▶ [Exercise prompt] Give all of the lines again exactly as they read.

-- Start Source material --

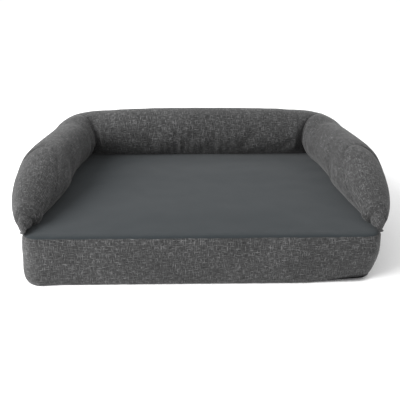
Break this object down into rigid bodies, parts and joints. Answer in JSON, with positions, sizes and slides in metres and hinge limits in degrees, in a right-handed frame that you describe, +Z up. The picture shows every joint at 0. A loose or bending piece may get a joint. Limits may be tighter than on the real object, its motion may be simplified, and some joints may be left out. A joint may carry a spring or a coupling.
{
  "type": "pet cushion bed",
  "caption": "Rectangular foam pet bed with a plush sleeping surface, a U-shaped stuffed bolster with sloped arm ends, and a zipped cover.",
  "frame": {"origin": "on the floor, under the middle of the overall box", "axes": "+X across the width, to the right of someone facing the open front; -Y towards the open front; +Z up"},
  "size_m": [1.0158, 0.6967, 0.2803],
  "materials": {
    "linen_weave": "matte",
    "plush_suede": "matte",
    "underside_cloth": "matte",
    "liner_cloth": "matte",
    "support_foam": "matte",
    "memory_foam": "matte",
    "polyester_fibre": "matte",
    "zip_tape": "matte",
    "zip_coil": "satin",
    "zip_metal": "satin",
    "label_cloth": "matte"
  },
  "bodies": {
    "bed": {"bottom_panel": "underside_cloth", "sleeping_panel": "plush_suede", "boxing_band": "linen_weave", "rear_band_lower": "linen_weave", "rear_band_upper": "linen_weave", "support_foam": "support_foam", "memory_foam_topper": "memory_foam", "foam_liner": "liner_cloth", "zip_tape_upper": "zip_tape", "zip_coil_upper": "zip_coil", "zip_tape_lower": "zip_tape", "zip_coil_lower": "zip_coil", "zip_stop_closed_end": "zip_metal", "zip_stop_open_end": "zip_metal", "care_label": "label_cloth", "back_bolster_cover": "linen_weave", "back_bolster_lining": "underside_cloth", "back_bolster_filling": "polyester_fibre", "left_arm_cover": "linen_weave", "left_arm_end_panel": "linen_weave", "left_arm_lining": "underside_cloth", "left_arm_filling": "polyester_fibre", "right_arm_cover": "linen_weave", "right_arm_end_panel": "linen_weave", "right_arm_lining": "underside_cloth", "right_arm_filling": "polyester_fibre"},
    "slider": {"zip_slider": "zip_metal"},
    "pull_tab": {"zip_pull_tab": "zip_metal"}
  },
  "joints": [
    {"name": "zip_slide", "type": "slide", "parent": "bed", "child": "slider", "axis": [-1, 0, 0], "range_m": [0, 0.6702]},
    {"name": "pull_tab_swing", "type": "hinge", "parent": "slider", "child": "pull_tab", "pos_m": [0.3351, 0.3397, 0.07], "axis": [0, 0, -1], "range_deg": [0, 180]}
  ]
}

-- End Source material --

▶ [The result]
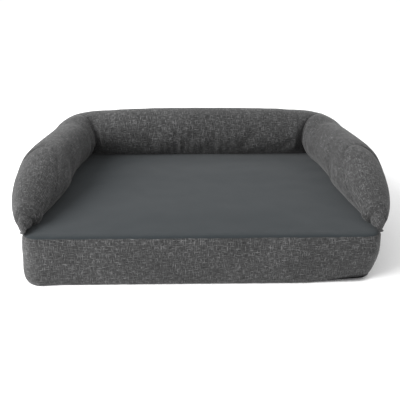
Break this object down into rigid bodies, parts and joints. Answer in JSON, with positions, sizes and slides in metres and hinge limits in degrees, in a right-handed frame that you describe, +Z up. The picture shows every joint at 0. A loose or bending piece may get a joint. Limits may be tighter than on the real object, its motion may be simplified, and some joints may be left out. A joint may carry a spring or a coupling.
{
  "type": "pet cushion bed",
  "caption": "Rectangular foam pet bed with a plush sleeping surface, a U-shaped stuffed bolster with sloped arm ends, and a zipped cover.",
  "frame": {"origin": "on the floor, under the middle of the overall box", "axes": "+X across the width, to the right of someone facing the open front; -Y towards the open front; +Z up"},
  "size_m": [1.0158, 0.6967, 0.2803],
  "materials": {
    "linen_weave": "matte",
    "plush_suede": "matte",
    "underside_cloth": "matte",
    "liner_cloth": "matte",
    "support_foam": "matte",
    "memory_foam": "matte",
    "polyester_fibre": "matte",
    "zip_tape": "matte",
    "zip_coil": "satin",
    "zip_metal": "satin",
    "label_cloth": "matte"
  },
  "bodies": {
    "bed": {"bottom_panel": "underside_cloth", "sleeping_panel": "plush_suede", "boxing_band": "linen_weave", "rear_band_lower": "linen_weave", "rear_band_upper": "linen_weave", "support_foam": "support_foam", "memory_foam_topper": "memory_foam", "foam_liner": "liner_cloth", "zip_tape_upper": "zip_tape", "zip_coil_upper": "zip_coil", "zip_tape_lower": "zip_tape", "zip_coil_lower": "zip_coil", "zip_stop_closed_end": "zip_metal", "zip_stop_open_end": "zip_metal", "care_label": "label_cloth", "back_bolster_cover": "linen_weave", "back_bolster_lining": "underside_cloth", "back_bolster_filling": "polyester_fibre", "left_arm_cover": "linen_weave", "left_arm_end_panel": "linen_weave", "left_arm_lining": "underside_cloth", "left_arm_filling": "polyester_fibre", "right_arm_cover": "linen_weave", "right_arm_end_panel": "linen_weave", "right_arm_lining": "underside_cloth", "right_arm_filling": "polyester_fibre"},
    "slider": {"zip_slider": "zip_metal"},
    "pull_tab": {"zip_pull_tab": "zip_metal"}
  },
  "joints": [
    {"name": "zip_slide", "type": "slide", "parent": "bed", "child": "slider", "axis": [-1, 0, 0], "range_m": [0, 0.6702]},
    {"name": "pull_tab_swing", "type": "hinge", "parent": "slider", "child": "pull_tab", "pos_m": [0.3351, 0.3397, 0.07], "axis": [0, 0, -1], "range_deg": [0, 180]}
  ]
}